# Don't leave me!!



## BasilFawlty (Oct 26, 2021)

A pair of images needed to complete the story...(I know the second is a little out of focus)


----------



## NS: Nikon Shooter (Oct 26, 2021)

-


----------



## Space Face (Oct 26, 2021)

Naaaaaaayyyy chance.  (It's a Scottish thing).😁


----------



## BasilFawlty (Oct 26, 2021)

Space Face said:


> Naaaaaaayyyy chance.  (It's a Scottish thing).😁


Maybe it’s a Shetland pony 😁


----------



## Jeff15 (Oct 26, 2021)

Poor thing.....


----------



## K9Kirk (Oct 27, 2021)

Some nice, just for fun, shots.

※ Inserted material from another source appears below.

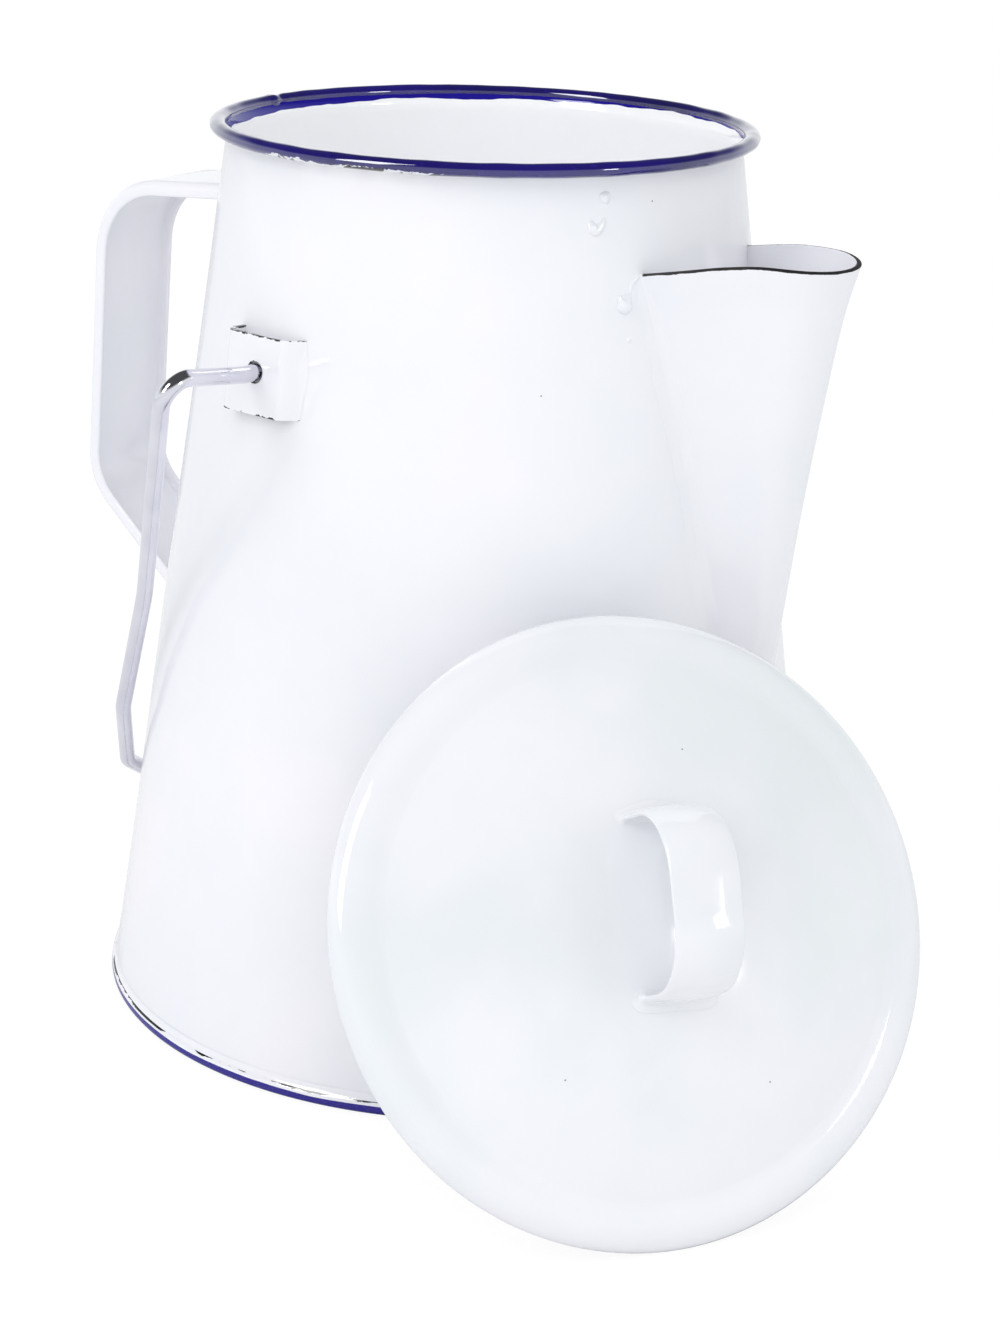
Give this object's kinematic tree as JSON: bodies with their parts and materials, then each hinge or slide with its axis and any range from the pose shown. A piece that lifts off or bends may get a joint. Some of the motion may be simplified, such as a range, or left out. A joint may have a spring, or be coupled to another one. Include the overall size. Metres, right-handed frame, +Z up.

Good looking horse!


----------



## jeffashman (Oct 30, 2021)

Just horsing around...


----------



## terri (Oct 30, 2021)

The first image is just sweet - the second one tells the whole story!


----------



## BasilFawlty (Nov 1, 2021)

terri said:


> The first image is just sweet - the second one tells the whole story!


Thanks.  I wish I had gotten a sharper image, but when he went naaaayy - I only had a second to swing around and snap the picture, so got some motion blur.


----------



## Photo Lady (Nov 13, 2021)

awwww..


----------